A reproduction chocolate-brown KKK robe is on display (the familiar white garment was not adopted until the 1920s). Next to it is an 1872 Klan death threat sent to Massachusetts senator Charles Sumner, who advocated for equality: “America’s infamous equal rights will if passed secure your death inside of eight months.”

The US president only exacerbated these divisions. Andrew Johnson, who assumed office on Lincoln’s assassination, avoided enforcing Reconstruction measures and delayed ratification of the amendments. In 1868, he was impeached by a Republican Congress, and though he avoided removal from office by a single vote, Johnson was sufficiently weakened for Reconstruction to progress.

Where we are

Developed by the NCC, the exhibit transports viewers to an era bristling with issues that reverberate in modern courts and communities—a realization that’s both disturbing and reassuring.

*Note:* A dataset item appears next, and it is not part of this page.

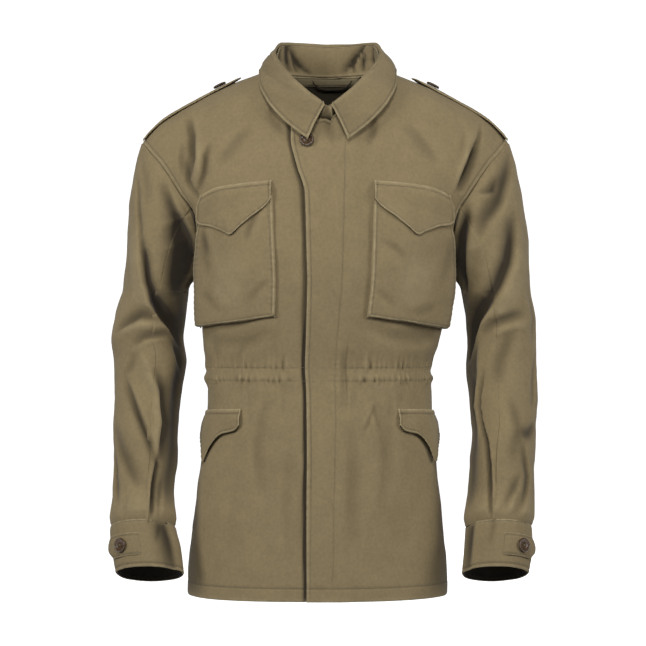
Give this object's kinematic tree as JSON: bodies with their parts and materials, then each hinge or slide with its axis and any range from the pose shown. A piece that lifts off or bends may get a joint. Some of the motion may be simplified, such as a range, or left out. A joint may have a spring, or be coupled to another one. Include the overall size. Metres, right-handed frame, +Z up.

Intellectually, the presentation meets visitors wherever they are. Regardless of how much they know, viewers will find much to enlighten and surprise and many ways to experience the exhibit. Civil War and Reconstruction demonstrates why this period matters, making plain what was at stake and how the Constitution was amended to reinforce the values first expressed in the Declaration and to strengthen individual rights.

What, When, Where

Civil War and Reconstruction: The Battle for Freedom and Equality. National Constitution Center, Independence Mall, 525 Arch Street, Philadelphia. (215) 409-6700 or constitutioncenter.org.

The National Constitution Center is committed to making its facilities, exhibits, and programs accessible for everyone. All entrances and public spaces are wheelchair-accessible, and a number of programs are offered, including accommodations for deaf, blind, or low-vision visitors and Sensory-Friendly Sundays.